Secara umum, lobi (lobby) diartikan sebagai suatu kegiatan, yang kebanyakan di lakukan di dunia politik, untuk mempengaruhi lembaga-lembaga politik maupun lembaga-lembaga pemerintahan lainnya, dengan tujuan untuk mempengaruhi agar pandangan atau kepentingan pribadi atau organisasi yang bersangkutan terwakili di dalam pemerintahan. Pelobi atau lobbyist adalah orang yang melakukan kegiatan untuk mempengaruhi proses pembuatan legislasi maupun keputusan-keputusan lembaga-lembaga politik yang terkait dengan kebijakan publik atau pendapat umum. Biasanya para pelobi tersebut memperoleh kompensasi dalam melakukan pekerjaannya tersebut. Dalam pengertian yang lebih luas, seorang pelobi umumnya adalah orang yang terlibat dalam kegiatan hubungan masyarakat atau orang yang kegiatannya menjalin hubungan dengan pemerintah (goverment relation).

Kebanyakan perusahaan besar yang memiliki kepentingan investasi atau proyek (swasta atau milik pemerintah) maupun kelompok kepentingan politik secara khusus merekrut profesional dengan tugas sebagai pelobi. Bahkan tidak jarang yang menyewa pelobi profesional
untuk menyuarakan kepentingan-kepentingan mereka. Namun ada juga perusahaan atau kelompok kepentingan politik yang membentuk kantor-kantor khusus atau divisi-divisi khusus dalam organisasinya untuk menjalankan kegiatan hubungan masyarakat termasuk menjalin hubungan dengan lembaga-lembaga pemerintah.

Di Indonesia, kegiatan lobi umumnya hanya dilakukan antar kekuatan partai-partai politik, atau antara partai politik yang diwakili oleh fraksi-fraksi di parlemen dengan lembaga-lembaga pemerintah. Tidak jarang, kegiatan lobi juga dilakukan oleh organisasi perusahaan yang juga memberikan sumbangan kampanye ke partai politik yang memiliki perwakilan di parlemen dengan maksud agar kepentingan-kepentingan perusahaan tersebut terakomodasi. Itu sebabnya, kegiatan lobi, terutama yang dilakukan oleh organisasi perusahaan, cenderung menyebabkan timbulnya kecurigaan atas dugaan adanya korupsi atau suap (ingat kasus aliran dana Bank Indonesia ke beberapa anggota Dewan Perwakilan Rakyat dalam kasus pembahasan undang-undang tentang Bank Indonesia ?).
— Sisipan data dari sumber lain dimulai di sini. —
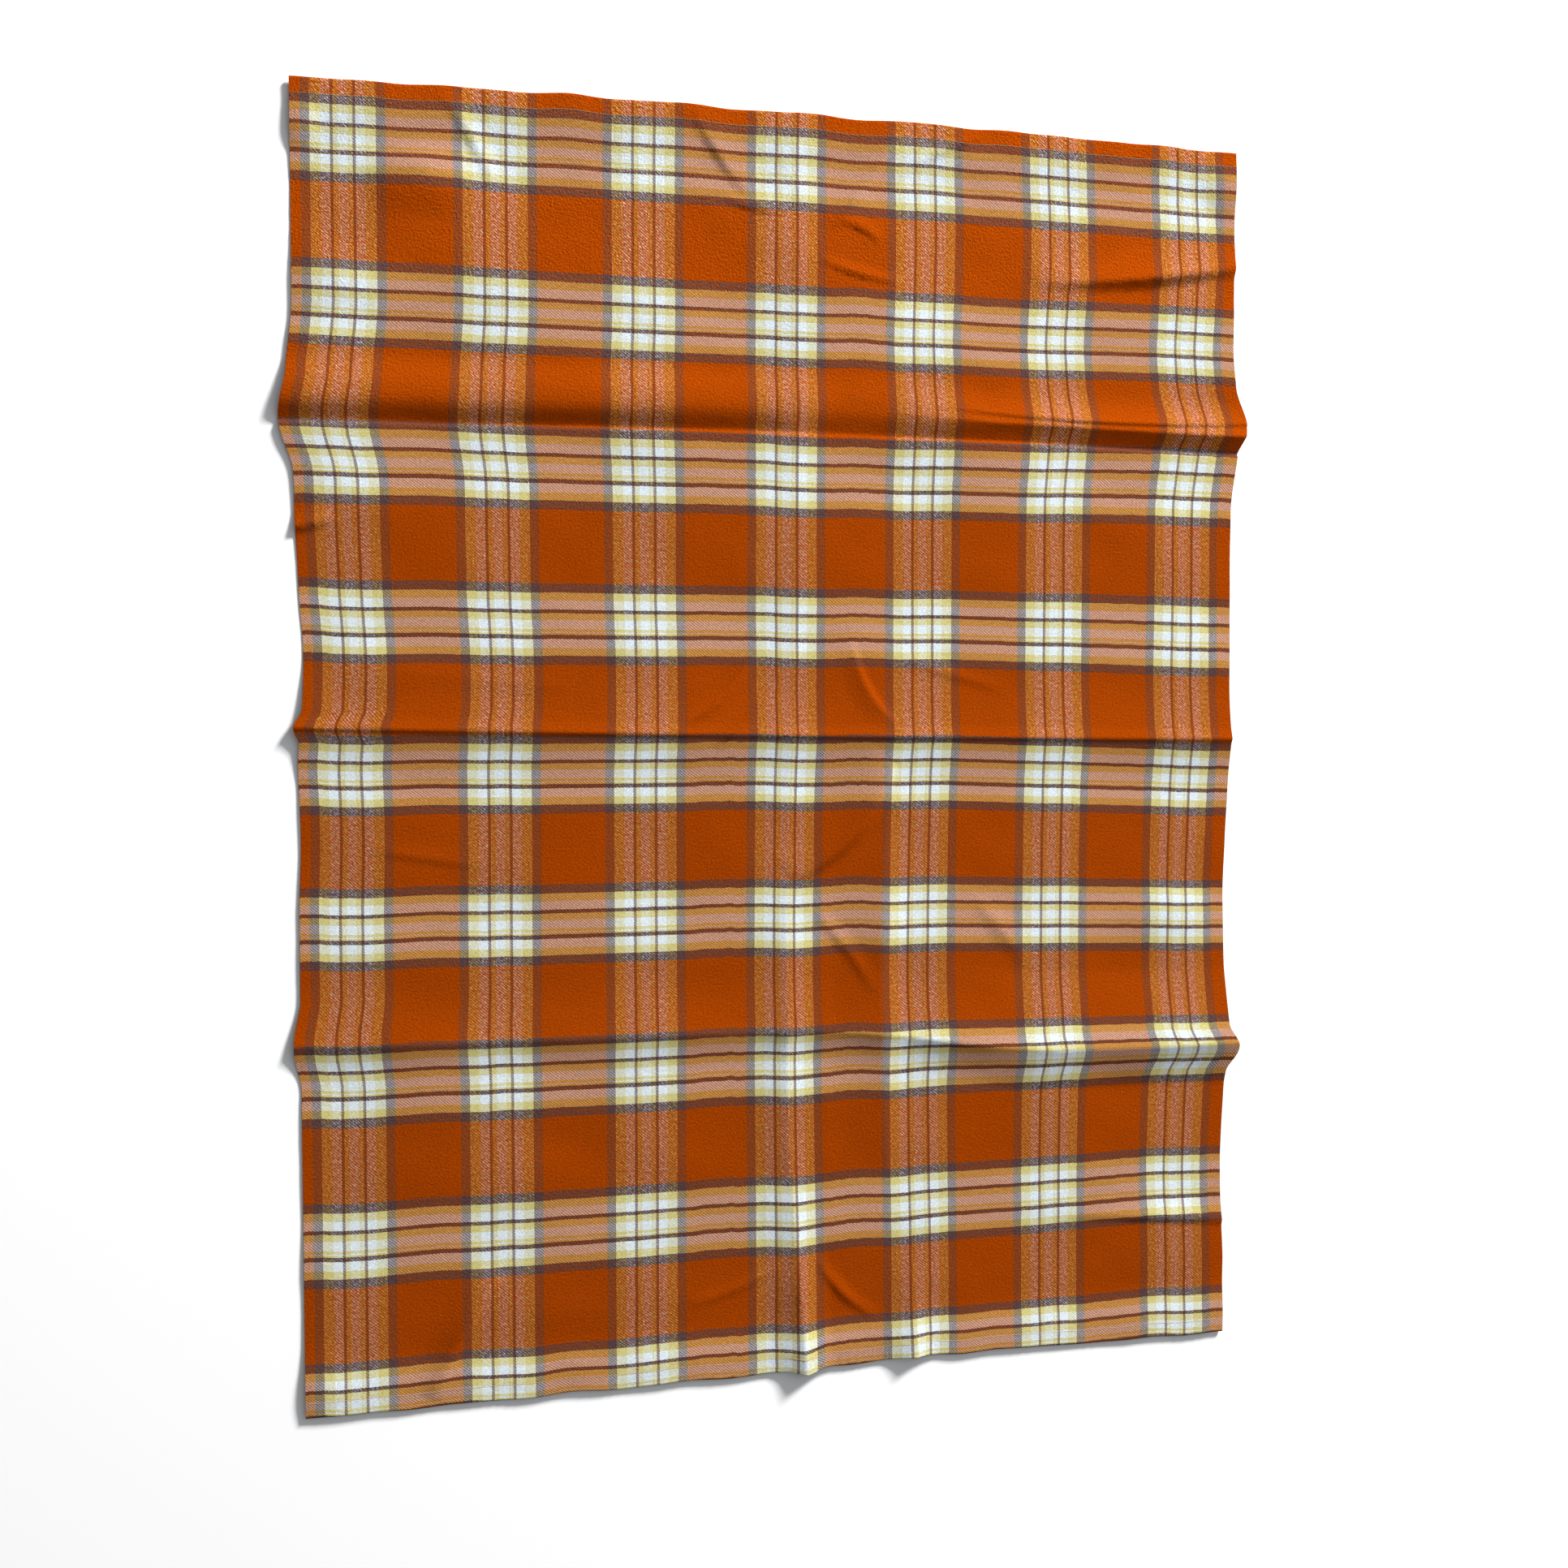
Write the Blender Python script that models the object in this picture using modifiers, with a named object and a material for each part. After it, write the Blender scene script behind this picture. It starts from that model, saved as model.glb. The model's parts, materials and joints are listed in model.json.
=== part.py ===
"""Camp blanket: one woven plaid sheet with a sewn hem at its top and bottom ends.

The sheet lies spread on the ground, X across it, Y along it and Z up, with the origin at the middle of the ground it
covers. It is divided only at the three pressed creases it folds up at, so it has four quarters, and each hem is
held by a needle thread on the face and a bobbin thread on the back. Sizes are in metres.
"""

import bmesh
import bpy
import numpy as np

# Sizes of the sheet.
WIDTH = 1.300
TOP_QUARTER = 0.420
UPPER_QUARTER = 0.424
LOWER_QUARTER = 0.430
BOTTOM_QUARTER = 0.426
CLOTH_THICKNESS = 0.0010
FOLD_LINE_GAP = 0.0008

# Sizes of the hems, which are turned under twice.
HEM_DEPTH = 0.022
HEM_TUCK = 0.010
LAYER_GAP = 0.0003
HEM_LIFT = 0.0011
HEM_SLOPE = 0.060
STITCH_INSET = 0.0015

# Sizes of the sewing threads.
THREAD_DIAMETER = 0.0005
THREAD_CLEARANCE = 0.0003
THREAD_END_MARGIN = 0.002

# Heights of the fold axes above the ground, which leave room for the folded layers.
FACE_GAP = 0.002
TOP_FOLD_HEIGHT = 0.012
BOTTOM_FOLD_HEIGHT = 0.017
MIDDLE_FOLD_HEIGHT = TOP_FOLD_HEIGHT + BOTTOM_FOLD_HEIGHT + FACE_GAP

# Heights and widths of the pressed creases, and how far each crest lies above its fold line at the left and right.
TOP_BULGE_HEIGHT = 0.011
TOP_BULGE_DIP = 0.004
TOP_BULGE_DIP_PLACE = 0.050
TOP_BULGE_DIP_WIDTH = 0.150
TOP_BULGE_WIDTH = 0.046
TOP_LIP_HEIGHT = 0.0025
TOP_LIP_WIDTH = 0.020
MIDDLE_CREST_HEIGHT = 0.014
MIDDLE_CREST_ABOVE = 0.100
MIDDLE_CREST_BELOW = 0.055
MIDDLE_CREST_OFFSET = (0.022, 0.009)
BOTTOM_CREST_HEIGHT = (0.007, 0.021)
BOTTOM_CREST_ABOVE = 0.080
BOTTOM_CREST_BELOW = 0.045
BOTTOM_CREST_OFFSET = (0.049, 0.009)
CENTRE_CREST_HEIGHT = 0.003
CENTRE_CREST_WIDTH = 0.030
CREST_POWER = 2.2

# Fineness of the meshes.
COLUMNS_A_SIDE = 9
ROWS_A_QUARTER = 12
TURN_STEPS = 4
THREAD_BEVEL_RESOLUTION = 2

# Places along the sheet.
LENGTH = TOP_QUARTER + UPPER_QUARTER + LOWER_QUARTER + BOTTOM_QUARTER
TOP_EDGE = LENGTH / 2
TOP_FOLD = TOP_EDGE - TOP_QUARTER
MIDDLE_FOLD = TOP_FOLD - UPPER_QUARTER
BOTTOM_FOLD = MIDDLE_FOLD - LOWER_QUARTER
BOTTOM_EDGE = -TOP_EDGE
LAYER_STEP = CLOTH_THICKNESS + LAYER_GAP

ORANGE = (0.46, 0.085, 0.008, 1.0)
THREAD_YELLOW = (0.70, 0.50, 0.22, 1.0)


def clear_scene():
    """Remove every object the file opened with."""
    for old in list(bpy.data.objects):
        bpy.data.objects.remove(old, do_unlink=True)


def cloth_material(name, colour, roughness):
    """A matt material of one colour."""
    material = bpy.data.materials.new(name)
    material.use_nodes = True
    shader = material.node_tree.nodes["Principled BSDF"]
    shader.inputs["Base Color"].default_value = colour
    shader.inputs["Roughness"].default_value = roughness
    shader.inputs["Metallic"].default_value = 0.0
    return material


def crest(distance, height, width_ahead, width_behind):
    """A pressed crease: sharp at distance 0, and falling to the ground at its width on either side."""
    width = np.where(distance > 0, width_ahead, width_behind)
    share = np.clip(1 - np.abs(distance) / width, 0, 1)
    return height * share**CREST_POWER


def bulge(distance, height, width):
    """A round swell: height at distance 0, meeting the ground without a corner at its width."""
    share = np.clip(1 - (distance / width) ** 2, 0, 1)
    return height * share**2


def across(x, ends):
    """A value that goes evenly from ends[0] at the left edge to ends[1] at the right edge."""
    share = x / WIDTH + 0.5
    return ends[0] + (ends[1] - ends[0]) * share


def crease_height(x, y):
    """How far the pressed creases hold the back of the sheet off the ground at x and y."""
    dip = TOP_BULGE_DIP * np.exp(-(((x - TOP_BULGE_DIP_PLACE) / TOP_BULGE_DIP_WIDTH) ** 2))
    height = bulge(y - TOP_FOLD - TOP_BULGE_WIDTH, TOP_BULGE_HEIGHT - dip, TOP_BULGE_WIDTH)
    height = height + bulge(y - TOP_FOLD + TOP_LIP_WIDTH, TOP_LIP_HEIGHT, TOP_LIP_WIDTH)
    from_middle = y - MIDDLE_FOLD - across(x, MIDDLE_CREST_OFFSET)
    height = height + crest(from_middle, MIDDLE_CREST_HEIGHT, MIDDLE_CREST_ABOVE, MIDDLE_CREST_BELOW)
    from_bottom = y - BOTTOM_FOLD - across(x, BOTTOM_CREST_OFFSET)
    bottom_height = across(x, BOTTOM_CREST_HEIGHT)
    height = height + crest(from_bottom, bottom_height, BOTTOM_CREST_ABOVE, BOTTOM_CREST_BELOW)
    return height + crest(x, CENTRE_CREST_HEIGHT, CENTRE_CREST_WIDTH, CENTRE_CREST_WIDTH)


def columns():
    """The x of each column of points: even along both halves, and closer beside the centre crease."""
    half = np.linspace(CENTRE_CREST_WIDTH, WIDTH / 2, COLUMNS_A_SIDE)
    return np.concatenate([-half[::-1], [0.0], half])


def plain_rows(start, end):
    """Rows of points from start to end along Y, closer together at both ends: y, and height over the creases."""
    turn = np.linspace(0, np.pi, ROWS_A_QUARTER)
    y = (start + end) / 2 + (start - end) / 2 * np.cos(turn)
    return y, np.full_like(y, CLOTH_THICKNESS / 2)


def half_turn(y, z_from, z_to, outward):
    """Points around a half circle that carries the cloth from z_from to z_to, bulging towards outward."""
    angle = np.linspace(0, np.pi, TURN_STEPS + 1)
    radius = abs(z_to - z_from) / 2
    middle = (z_from + z_to) / 2
    return y + outward * radius * np.sin(angle), middle + (z_from - middle) * np.cos(angle)


def hem_rows(fold, edge):
    """Rows from a fold line out to a sewn edge, round it and back under twice: y, and height over the creases."""
    outward = np.sign(edge - fold)
    back_layer = HEM_LIFT + CLOTH_THICKNESS / 2
    tucked_layer = back_layer + LAYER_STEP
    face_layer = tucked_layer + LAYER_STEP
    edge_turn = edge - outward * (LAYER_STEP + CLOTH_THICKNESS / 2)
    inner_turn = edge - outward * (HEM_DEPTH - LAYER_STEP / 2)
    hem_start = edge - outward * HEM_DEPTH
    y, z = plain_rows(fold, hem_start)
    share = np.clip(1 - np.abs(hem_start - y) / HEM_SLOPE, 0, 1)
    z = z + (face_layer - CLOTH_THICKNESS / 2) * share**2 * (3 - 2 * share)
    stitch = edge - outward * (HEM_DEPTH - STITCH_INSET)
    outer = half_turn(edge_turn, face_layer, back_layer, outward)
    inner = half_turn(inner_turn, back_layer, tucked_layer, -outward)
    tuck_end = inner_turn + outward * HEM_TUCK
    y = np.concatenate([y, [stitch], outer[0], [stitch], inner[0], [tuck_end]])
    z = np.concatenate([z, [face_layer], outer[1], [back_layer], inner[1], [tucked_layer]])
    return y, z


def cloth_panel(name, rows, axis, material, collection):
    """A quarter of the sheet: a grid laid along the rows, given its thickness, with its origin on axis."""
    x = columns()
    y, z = rows
    mesh = bpy.data.meshes.new(name)
    grid = bmesh.new()
    bmesh.ops.create_grid(grid, x_segments=len(x) - 1, y_segments=len(y) - 1, size=0.5)
    grid.to_mesh(mesh)
    grid.free()
    flat = np.empty(len(mesh.vertices) * 3)
    mesh.vertices.foreach_get("co", flat)
    flat = flat.reshape(-1, 3)
    column = np.rint((flat[:, 0] + 0.5) * (len(x) - 1)).astype(int)
    row = np.rint((flat[:, 1] + 0.5) * (len(y) - 1)).astype(int)
    place = np.empty_like(flat)
    place[:, 0] = x[column]
    place[:, 1] = y[row]
    place[:, 2] = z[row] + crease_height(place[:, 0], place[:, 1])
    place -= np.array(axis)
    mesh.vertices.foreach_set("co", place.ravel())
    if y[1] < y[0]:
        mesh.flip_normals()
    mesh.materials.append(material)
    mesh.shade_smooth()
    panel = bpy.data.objects.new(name, mesh)
    panel.location = axis
    collection.objects.link(panel)
    wall = panel.modifiers.new("thickness", "SOLIDIFY")
    wall.thickness = CLOTH_THICKNESS
    wall.offset = 0.0
    wall.use_even_offset = True
    return panel


def hem_thread(name, edge, side, material, collection):
    """One sewing thread along a hem, on its face for side 1 and on its back for side -1."""
    outward = np.sign(edge)
    stitch = edge - outward * (HEM_DEPTH - STITCH_INSET)
    back = HEM_LIFT
    face = HEM_LIFT + 2 * LAYER_STEP + CLOTH_THICKNESS
    surface = face if side > 0 else back
    x = columns()
    x[0] += THREAD_END_MARGIN
    x[-1] -= THREAD_END_MARGIN
    z = crease_height(x, stitch) + surface + side * (THREAD_CLEARANCE + THREAD_DIAMETER / 2)
    line = bpy.data.curves.new(name, "CURVE")
    line.dimensions = "3D"
    line.bevel_depth = THREAD_DIAMETER / 2
    line.bevel_resolution = THREAD_BEVEL_RESOLUTION
    line.use_fill_caps = True
    spline = line.splines.new("POLY")
    spline.points.add(len(x) - 1)
    for point, x_here, z_here in zip(spline.points, x, z, strict=True):
        point.co = (x_here, stitch, z_here, 1.0)
    line.materials.append(material)
    thread = bpy.data.objects.new(name, line)
    collection.objects.link(thread)
    return thread


def fold_axis(name, y, z, collection):
    """An empty on a fold's axis, which its quarter is parented to."""
    empty = bpy.data.objects.new(name, None)
    empty.location = (0.0, y, z)
    empty.empty_display_size = WIDTH / 2
    collection.objects.link(empty)
    return empty


def build():
    """Make the four quarters and the four threads."""
    clear_scene()
    collection = bpy.data.collections.new("camp_blanket")
    bpy.context.scene.collection.children.link(collection)
    flannel = cloth_material("plaid_flannel", ORANGE, 0.95)
    thread = cloth_material("hem_thread", THREAD_YELLOW, 0.7)
    gap = FOLD_LINE_GAP / 2

    top_axis = fold_axis("top_fold_axis", TOP_FOLD, TOP_FOLD_HEIGHT, collection)
    middle_axis = fold_axis("middle_fold_axis", MIDDLE_FOLD, MIDDLE_FOLD_HEIGHT, collection)
    bottom_axis = fold_axis("bottom_fold_axis", BOTTOM_FOLD, BOTTOM_FOLD_HEIGHT, collection)

    cloth_panel("upper_middle_quarter", plain_rows(MIDDLE_FOLD + gap, TOP_FOLD - gap), (0, 0, 0), flannel, collection)
    top = cloth_panel("top_quarter", hem_rows(TOP_FOLD + gap, TOP_EDGE), top_axis.location, flannel, collection)
    lower = cloth_panel(
        "lower_middle_quarter",
        plain_rows(BOTTOM_FOLD + gap, MIDDLE_FOLD - gap),
        middle_axis.location,
        flannel,
        collection,
    )
    bottom = cloth_panel(
        "bottom_quarter", hem_rows(BOTTOM_FOLD - gap, BOTTOM_EDGE), bottom_axis.location, flannel, collection
    )
    riders = {top_axis: [top], middle_axis: [lower, bottom_axis], bottom_axis: [bottom]}
    for end, edge, axis in (("top", TOP_EDGE, top_axis), ("bottom", BOTTOM_EDGE, bottom_axis)):
        needle = hem_thread(f"{end}_hem_needle_thread", edge, 1, thread, collection)
        bobbin = hem_thread(f"{end}_hem_bobbin_thread", edge, -1, thread, collection)
        riders[axis] += [needle, bobbin]
    places = {axis: axis.location.copy() for axis in riders}
    for axis, children in riders.items():
        for child in children:
            child.parent = axis
            child.location = child.location - places[axis]
    bpy.context.view_layer.update()


build()
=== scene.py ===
import json
import math

import bpy
import numpy as np
from mathutils import Matrix, Vector


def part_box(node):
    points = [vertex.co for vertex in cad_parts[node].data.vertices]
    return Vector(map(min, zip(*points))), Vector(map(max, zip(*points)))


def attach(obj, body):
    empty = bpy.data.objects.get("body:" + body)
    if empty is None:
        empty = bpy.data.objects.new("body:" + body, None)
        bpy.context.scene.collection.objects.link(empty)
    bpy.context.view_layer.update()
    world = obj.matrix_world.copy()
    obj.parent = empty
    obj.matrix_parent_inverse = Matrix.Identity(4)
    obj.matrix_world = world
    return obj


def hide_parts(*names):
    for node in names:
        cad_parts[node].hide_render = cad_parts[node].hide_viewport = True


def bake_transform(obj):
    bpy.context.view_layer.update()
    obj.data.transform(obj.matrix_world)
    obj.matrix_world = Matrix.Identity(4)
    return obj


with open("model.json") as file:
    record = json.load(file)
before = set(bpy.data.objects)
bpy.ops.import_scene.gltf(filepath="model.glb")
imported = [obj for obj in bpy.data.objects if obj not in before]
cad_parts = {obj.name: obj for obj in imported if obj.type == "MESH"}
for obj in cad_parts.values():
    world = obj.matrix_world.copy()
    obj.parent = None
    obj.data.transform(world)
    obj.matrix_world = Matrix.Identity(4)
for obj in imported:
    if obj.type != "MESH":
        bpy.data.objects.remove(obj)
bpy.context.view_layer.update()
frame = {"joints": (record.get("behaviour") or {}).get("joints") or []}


# ---- The floor, the light and the camera ---------------------------------------------------------
# The blanket is spread on a plain pale floor. A large soft lamp stands low past its top right corner, so the
# pressed creases throw soft shade towards the bottom left. A weak lamp hangs over the blanket, and the camera
# over its left half.

floor_mesh = bpy.data.meshes.new("studio_floor")
floor_reach = 14.0
floor_drop = 0.0002
floor_mesh.from_pydata(
    [(-floor_reach, -floor_reach, -floor_drop), (floor_reach, -floor_reach, -floor_drop),
     (floor_reach, floor_reach, -floor_drop), (-floor_reach, floor_reach, -floor_drop)],
    [], [(0, 1, 2, 3)],
)
floor = bpy.data.objects.new("studio_floor", floor_mesh)
bpy.context.scene.collection.objects.link(floor)
floor_paint = bpy.data.materials.new("studio_floor_paint")
floor_paint.use_nodes = True
floor_shader = floor_paint.node_tree.nodes["Principled BSDF"]
floor_shader.inputs["Base Color"].default_value = (0.95, 0.95, 0.95, 1.0)
floor_shader.inputs["Roughness"].default_value = 0.9
floor_shader.inputs["Specular IOR Level"].default_value = 0.1
floor_mesh.materials.append(floor_paint)


def soft_lamp(name, place, aim, size, power, colour):
    """A square area lamp at place that faces aim."""
    lamp = bpy.data.lights.new(name, "AREA")
    lamp.shape = "SQUARE"
    lamp.size = size
    lamp.energy = power
    lamp.color = colour
    stand = bpy.data.objects.new(name, lamp)
    stand.location = place
    stand.rotation_euler = (Vector(aim) - Vector(place)).to_track_quat("-Z", "Y").to_euler()
    bpy.context.scene.collection.objects.link(stand)
    return stand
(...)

Dalam beberapa kasus, tidak jarang kita jumpai politikus yang melakukan posisi tawar-menawar karena mereka membutuhkan sokongan dana dari pihak yang melobi. Alhasil, banyak pengkritik yang akhirnya menganggap bahwa kebanyakan politikus bertindak atas dasar hanya pada kepentingan pihak-pihak yang memberikan sumbangan untuk mereka. Inilah yang kemudian menimbulkan persepsi publik yang negatif terhadap politikus dan seorang pelobi yang seringkali dicurigai dengan adanya dugaan korupsi atau suap.

Di luar negeri, terutama di AS dan negara-negara Eropa, eksistensi seorang pelobi atau lobbyist cukup diakui keberadaanya layaknya sebuah profesi. Bahkan dalam dunia politik, bisa dikatakan keberadaan para pelobi profesional tersebut cukup strategis, baik dalam masa kampanye maupun dalam proses pengambilan kebijakan publik yang dilakukan baik oleh parlemen maupun lembaga-lembaga pemerintah.

Bagaimana di negara kita ?. Adakah peluang untuk lahirnya pelobi-pelobi yang betul-betul menekuni dan menjalankan kegiatannya secara profesional seperti layaknya sebuah profesi yang eksistensinya mestinya juga harus diakui secara sah ?.